Aún está por escribir el último narcocorrido sobre Joaquín Archivaldo Guzmán Loera, El Chapo, que, si nada lo remedia, pasará lo que le queda de vida recluido en una prisión de alta seguridad. Al parecer se le ha visto con buen ánimo, el pelo teñido y bien peinado, proclamando a los cuatro vientos que en Estados Unidos no hay justicia y que los gringos lo han torturado las 24 horas del día durante 30 meses. El Chapo Guzmán dedicó gran parte de su tiempo a intentar que no lo extraditasen. El resto, durante tres décadas, a traficar y urdir los asesinatos más violentos. Pero no siempre tuvo la mala suerte de ahora; la fortuna se alió con él en más de una ocasión para salvarle el pellejo. Como aquella vez en Guadalajara. El cártel de Tijuana había contratado algunos sicarios de confianza para ajustar cuentas con sus rivales de Sinaloa. El 24 de mayo de 1993 llegaron al aeropuerto guadalajareño dos pasajeros de excepción: Guzmán Loera y el cardenal Juan Jesús Posadas Ocampo, que como prelado se había convertido en un azote para los narcotraficantes. Ambos se trasladaron en sendos coches Mercury Grand Marquis, de color blanco. Los sicarios deTijuana dispararon contra el que creían que era el auto del capo de Sinaloa.

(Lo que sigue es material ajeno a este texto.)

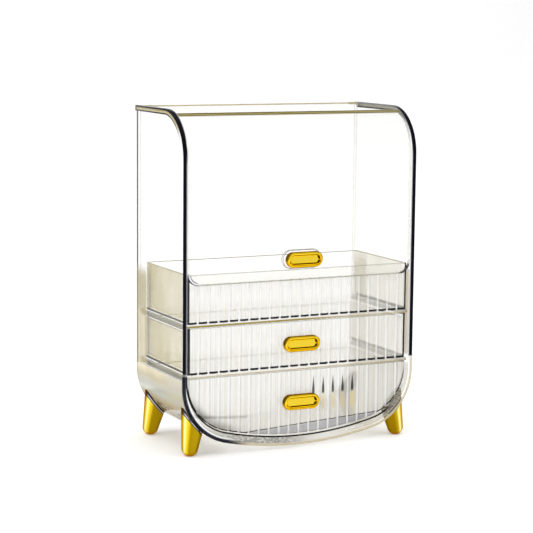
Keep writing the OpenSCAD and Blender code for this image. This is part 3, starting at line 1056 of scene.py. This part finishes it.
@dataclass
class FlutedBox:
    """A tray or drawer with a fluted front, whose sizes are in millimetres.

    half is half the front's width, low and rim are the heights of its edges, drop is how much
    lower the sides end, and milk is how dense the front looks.
    """

    node: str
    half: float
    low: float
    rim: float
    drop: float = 4.4
    milk: float = 0.24
    curved: bool = False
    flutes: int = 22
    rounding: float = 0.35 * MM

    def build(self) -> None:
        """Builds and dresses the box."""
        painted = ClearPlastic(haze=0.03).make(self.node + "_clear", self.paint)
        Bench.clear_piece(self.node, self.node + "_box", self.node, self.rounding, painted)

    def paint(self, spot: Spot, coat: Coat) -> None:
        """Draws tinted sides, and paints highlights, shade streaks and dark edge lines as
        reflections.
        """
        x, y, z, ax = spot.x, spot.y, spot.z, spot.ax
        half, low, rim, milk = self.half, self.low, self.rim, self.milk
        side_top = rim - self.drop
        across = (x + half).phase(2 * half / self.flutes)
        face, behind = y.ramp(6.9, 6.3), 1 - y.ramp(8.0, 7.4)
        # Sides and rear behind the front, tinted by their own thickness, with a painted dark
        # reflection along the sides' lower edge.
        sides = ax.ramp(half - 6, half - 3) * (0.75 + 0.25 * y.ramp(20, 85))
        uneven = spot.book.noise(30, 2, (0.3, 2.2, 0.5)) * 0.9 + 0.5
        coat.draw(
            behind,
            ((sides * uneven).least(1.0) * (0.45 + 0.55 * x.ramp(2, -2)), 0.46,
             CHAMPAGNE),
            (z.ramp(side_top - 0.7, side_top - 0.4), 0.75, OLIVE),
            (z.ramp(low + 2.7, low + 2.2) * ax.ramp(half - 1.2, half - 0.6), 0.97,
             (0.03, 0.028, 0.012)))
        # Front: cream with random grey streaks, painted shade streaks, and painted white highlights
        # in the valleys.
        below = face if self.drop else face * z.ramp(rim - 8.5, rim - 10.5)
        fine = spot.book.noise(1, 2, (520, 1, 0.8)).ramp(0.45, 0.60)
        valley_highlight = (across.ramp(0.90, 0.97) + across.ramp(0.13, 0.06)).clamp()
        coat.draw(face, (1, milk * 0.4, (0.80, 0.79, 0.74)))
        coat.draw(
            below, (1, milk, (0.86, 0.85, 0.81)), (fine, milk, (0.74, 0.73, 0.69)),
            *((across.band(start, end, soft), milk + more, tone)
              for start, end, soft, more, tone in FLUTE_SHADE_STREAKS))
        if self.curved:
            # A painted refraction of the foot behind and its dark joint, split by the flutes into
            # strokes.
            width = ((70 - z) * 0.010).least(0.14)
            strokes = (width - abs(across - 0.46)).ramp(0.0, 0.03) * x.band(9, 62, 1)
            coat.draw(
                below * strokes, (z.band(35, 50, 3), 0.75, (0.80, 0.66, 0.34)),
                (z.ramp(49, 52), 0.92, (0.035, 0.04, 0.045)))
        coat.draw(below, (valley_highlight, 0.75, WHITE))
        outline = spot.from_u(half, low, half - 67, 330) if self.curved else z - low
        if self.curved:
            # Painted shade inside the curved front's lower left corner.
            wall = outline.ramp(11, 0) * x.ramp(-55, -90) * z.ramp(62, 40)
            coat.draw(face, (wall, 0.66, (0.16, 0.16, 0.13)))
        coat.draw(face, (z.ramp(rim - 0.9, rim - 0.5), 0.6, (0.36, 0.36, 0.30)))
        # Lower edge, the curved drawer's floor, and the flat ones' ends: black lines as painted
        # dark reflections, broken at the valley highlights, and painted shade of the floor.
        thin = 0.9 if self.curved else 2.0
        ridge = face * (1 - valley_highlight)
        coat.draw(ridge, (outline.ramp(thin + 0.3, thin), 0.99, BLACK))
        if self.curved:
            floor = z - 0.055 * x
            coat.draw(
                ridge, (floor.ramp(low + 9.0, low + 7.0), 0.66, (0.34, 0.35, 0.41)),
                (floor.band(low + 8.4, low + 9.6, 0.25), 0.9, (0.04, 0.04, 0.05)))
        else:
            coat.draw(face, (ax.ramp(half - 2.5, half - 2.1), 0.97, BLACK))


@dataclass
class Pulls:
    """Gold pulls with a narrow neck and a round rim about a flat face, and their screws."""

    radius: float = PULL_R * MM
    bend: float = PULL_REACH * MM
    rim: float = PULL_RIM * MM
    depth: float = 7.4 * MM
    neck: float = 2.2 * MM
    neck_inset: float = 2.0 * MM
    groove: float = 0.5 * MM
    groove_depth: float = 0.1 * MM
    face_inset: float = 0.4 * MM
    rounding: float = 0.2 * MM
    pitch: float = 18 * MM
    screw_r: float = 1.4 * MM
    head_r: float = 2.7 * MM
    head_rim: float = 0.15 * MM
    lead: float = 0.5 * MM
    reach: float = 4 * MM
    sides: int = 48
    steps: int = 12
    # Body, seat, panel's rear side and height, in millimetres from the rim plane and table.
    places: dict[str, tuple[str, float, float, float]] = field(default_factory=lambda: {
        "lid": ("lid", 0.4, 3.4, LID_PULL_Z),
        "middle": ("middle_drawer", 3.7, 7.2, 102.6),
        "bottom": ("bottom_drawer", 3.7, 7.2, 45.2)})

    def build(self) -> None:
        """Builds one pull and one screw, and sets copies on the lid and drawers."""
        steel = STEEL.make("steel_countersunk")
        pull, screws = self.model_pull(), {}
        for name, (body, seat, panel, height) in self.places.items():
            place = Matrix.Translation((0, RIM_Y + seat * MM, height * MM))
            piece = Bench.placed(pull, name + "_pull_gold", place)
            Bench.dress(piece, GOLD.make(name + "_pull_gold", partial(paint_pull, height)))
            Bench.hand_over(piece, body, Slot.GOLD, name + "_pull")
            length = round((panel - seat) * MM + self.reach, 6)
            if length not in screws:
                screws[length] = self.model_screw(length)
            places = [Matrix.Translation((side * self.pitch / 2, RIM_Y + panel * MM, height * MM))
                      for side in (-1, 1)]
            piece = Bench.joined([Bench.placed(screws[length], name + "_screw", place)
                                  for place in places], name + "_pull_screws_steel")
            Bench.dress(piece, steel)
            Bench.hand_over(piece, body, Slot.STEEL, name + "_pull_screws")
        for master in (pull, *screws.values()):
            bpy.data.objects.remove(master)

    def model_pull(self) -> Piece:
        """Shapes a pull that faces -Y, with the middle of its seat at the origin."""
        pull = Bench.start(bpy.ops.mesh.primitive_circle_add, "pull_master", fill_type="NGON",
                           vertices=self.sides, radius=self.radius, location=(0, -self.neck, 0),
                           rotation=(math.pi / 2, -math.pi / self.sides, 0))
        for side in (1, -1):
            Bench.edit(pull, lambda point: point.co.x * side > 0, Parts.VERTS)
            bpy.ops.transform.translate(value=(side * self.bend, 0, 0))
            Bench.close()
        Bench.edit(pull)
        Bench.extrude((0, self.rim + self.neck - self.depth, 0))
        Bench.close()
        near, front = 0.1 * MM, self.rim - self.depth
        Bench.edit(pull, lambda face: face.calc_center_median().y < front + near)
        for step in range(self.steps):
            a, b = (math.pi * i / self.steps for i in (step, step + 1))
            bpy.ops.mesh.inset(thickness=self.rim * (math.cos(a) - math.cos(b)),
                               depth=self.rim * (math.sin(b) - math.sin(a)))
        bpy.ops.mesh.inset(thickness=self.groove, depth=-self.groove_depth)
        bpy.ops.mesh.inset(thickness=self.face_inset, depth=0.0)
        Bench.close()
        Bench.edit(pull, lambda face: face.calc_center_median().y > -self.neck - near)
        bpy.ops.mesh.inset(thickness=self.neck_inset, depth=0.0)
        Bench.extrude((0, self.neck, 0))
        Bench.close()
        Bench.finish_solid(pull, self.rounding)
        return pull

    def model_screw(self, length: float) -> Piece:
        """Shapes a countersunk screw with a cross recess.

        Args:
            length: Its length with the head.

        Returns:
            The screw, pointing to -Y with the middle of its head's face at the origin.
        """
        cone, turn = self.head_r - self.screw_r, Matrix.Rotation(math.pi / 2, 4, "X")
        screw = Bench.turned("screw_master", 32, self.head_r, 0.0, (
            (self.head_rim, 1.0), (cone - self.head_rim, self.screw_r / self.head_r),
            (length - cone - self.lead, 1.0), (self.lead, 0.6)))
        Bench.settle(screw, turn)
        Bench.cut_cross(screw, self.head_r, turn)
        return screw


@dataclass
class Feet:
    """Leaning gold cones with round ends, and the screws that hold them."""

    tip_r: float = 8 * MM
    taper: float = math.radians(8)
    lean_side: float = math.radians(10.4)
    lean_depth: float = math.radians(6)
    tip_x: float = 113 * MM
    front_y: float = -45.5 * MM
    rear_y: float = 52.5 * MM
    tip_z: float = 7.4 * MM
    height: float = 40 * MM
    rounding: float = 0.25 * MM
    tip_start: float = math.radians(6)
    tip_rings: int = 14
    cone_rings: int = 8
    corner_x: float = 67 * MM
    corner_z: float = 68.03 * MM
    wall_r: float = 56.5 * MM
    bead_r: float = 58 * MM
    bead_end_y: float = -50.5 * MM
    cutter_y: float = 80 * MM
    head_r: float = 3 * MM
    head_h: float = 1.8 * MM
    shank_r: float = 1.4 * MM
    shank_l: float = 12 * MM
    lead: float = 1 * MM
    seat_r: float = 53.41 * MM
    screw_inset: float = 11.76 * MM
    depth: float = 119 * MM

    def build(self) -> None:
        """Builds the feet and their screws."""
        gold, steel = GOLD.make("gold_foot", paint_foot), STEEL.make("steel_pan_head")
        for rear, row in ((False, "front"), (True, "rear")):
            master = self.model_foot(rear)
            for side, name in ((1, "right"), (-1, "left")):
                foot = Bench.placed(master, f"{row}_{name}_foot_gold",
                                    Matrix.Diagonal((side, 1, 1, 1)))
                Bench.dress(foot, gold)
                Bench.hand_over(foot, "case", Slot.GOLD, f"{row}_{name}_foot")
            bpy.data.objects.remove(master)
        master = self.model_screw()
        screws = []
        for side in (-1, 1):
            for y in (RIM_Y + self.screw_inset, RIM_Y + self.depth - self.screw_inset):
                turn = Matrix.Rotation(side * math.radians(135), 4, "Y")
                place = Matrix.Translation((side * self.corner_x, y, self.corner_z)) @ turn
                screws.append(Bench.placed(master, "foot_screw", place))
        bpy.data.objects.remove(master)
        screws = Bench.joined(screws, "foot_screws_steel")
        Bench.dress(screws, steel)
        Bench.hand_over(screws, "case", Slot.STEEL, "foot_screws")

    def model_foot(self, rear: bool) -> Piece:
        """Shapes a right foot, cut to the table and to the case's round corner.

        Args:
            rear: Whether it leans to the back.

        Returns:
            The foot.
        """
        first, last = self.tip_start, math.pi / 2 - self.taper
        angles = [first + (last - first) * i / self.tip_rings for i in range(self.tip_rings + 1)]
        rings = [(self.tip_r * (math.cos(low) - math.cos(high)), math.sin(high) / math.sin(low))
                 for low, high in zip(angles, angles[1:])]
        width, rise = self.tip_r * math.cos(self.taper), self.height / self.cone_rings
        for _ in range(self.cone_rings):
            rings.append((rise, (width + rise * math.tan(self.taper)) / width))
            width *= rings[-1][1]
        foot = Bench.turned("foot_master", 64, self.tip_r * math.sin(first),
                            -self.tip_r * math.cos(first), rings)
        lean, y = (self.lean_depth, self.rear_y) if rear else (-self.lean_depth, self.front_y)
        Bench.settle(foot, Matrix.Translation((self.tip_x, y, self.tip_z))
                     @ Matrix.Rotation(-self.lean_side, 4, "Y") @ Matrix.Rotation(lean, 4, "X"))
        Bench.face_out(foot)
        Bench.edit(foot)
        bpy.ops.mesh.bisect(plane_co=(0, 0, 0), plane_no=(0, 0, 1), clear_inner=True,
                            use_fill=True, threshold=0.001 * MM)
        Bench.close()
        for radius, high in ((self.wall_r, self.cutter_y), (self.bead_r, self.bead_end_y)):
            Bench.cut(foot, Bench.start(
                bpy.ops.mesh.primitive_cylinder_add, "corner_cutter", vertices=256, radius=radius,
                depth=high + self.cutter_y, rotation=(math.pi / 2, 0, 0),
                location=(self.corner_x, (high - self.cutter_y) / 2, self.corner_z)))
        Bench.finish_solid(foot, self.rounding, 60)
        return foot

    def model_screw(self) -> Piece:
        """Shapes a pan-head screw that points to +Z, at its distance from the corner's centre."""
        seat = self.seat_r - self.head_h
        screw = Bench.turned("screw_master", 32, self.head_r * 0.8, seat, (
            (0.25 * MM, 1.2), (0.45 * MM, 1 / 0.96), (self.head_h - 0.7 * MM, 1.0),
            (0.0, self.shank_r / self.head_r), (self.shank_l - self.lead, 1.0), (self.lead, 0.45)))
        Bench.cut_cross(screw, self.head_r,
                        Matrix.Translation((0, 0, seat)) @ Matrix.Rotation(math.pi, 4, "X"))
        return screw


def main() -> None:
    """Builds the studio and the organizer in order."""
    logging.basicConfig(level=logging.INFO, format="%(message)s")
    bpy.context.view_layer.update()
    Studio().build()
    for part in (Case(), Lid(),
                 FlutedBox("tray", 119.0, 127.8, 174.8, drop=0.0, milk=0.36),
                 FlutedBox("middle_drawer", 118.3, 79.3, 123.9, milk=0.45),
                 FlutedBox("bottom_drawer", 119.0, 13.0, 75.4, milk=0.58, curved=True),
                 Pulls(), Feet()):
        part.build()


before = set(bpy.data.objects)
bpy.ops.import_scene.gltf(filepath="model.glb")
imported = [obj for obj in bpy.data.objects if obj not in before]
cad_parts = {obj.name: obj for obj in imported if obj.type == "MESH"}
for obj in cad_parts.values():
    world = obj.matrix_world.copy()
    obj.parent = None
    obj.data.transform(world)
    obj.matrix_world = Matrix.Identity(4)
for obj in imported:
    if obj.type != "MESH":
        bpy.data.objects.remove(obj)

if __name__ == "__main__":
    main()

El fuego obtuvo respuesta y se produjo un tiroteo en el aparcamiento del aeropuerto que dejó siete muertos, entre ellos el arzobispo. El Chapo, en cambio, logró salir ileso. La Policía se preguntó hasta no hace mucho si el azar había actuado a favor del narcotraficante, que fue detenido un mes después, o si por el contrario los sicarios querían eliminar a un religioso incómodo. El FBI concluyó que se había tratado de una trágica confusión. La suerte parece haber cambiado gracias a un sentido de la justicia alejado de la impunidad mexicana.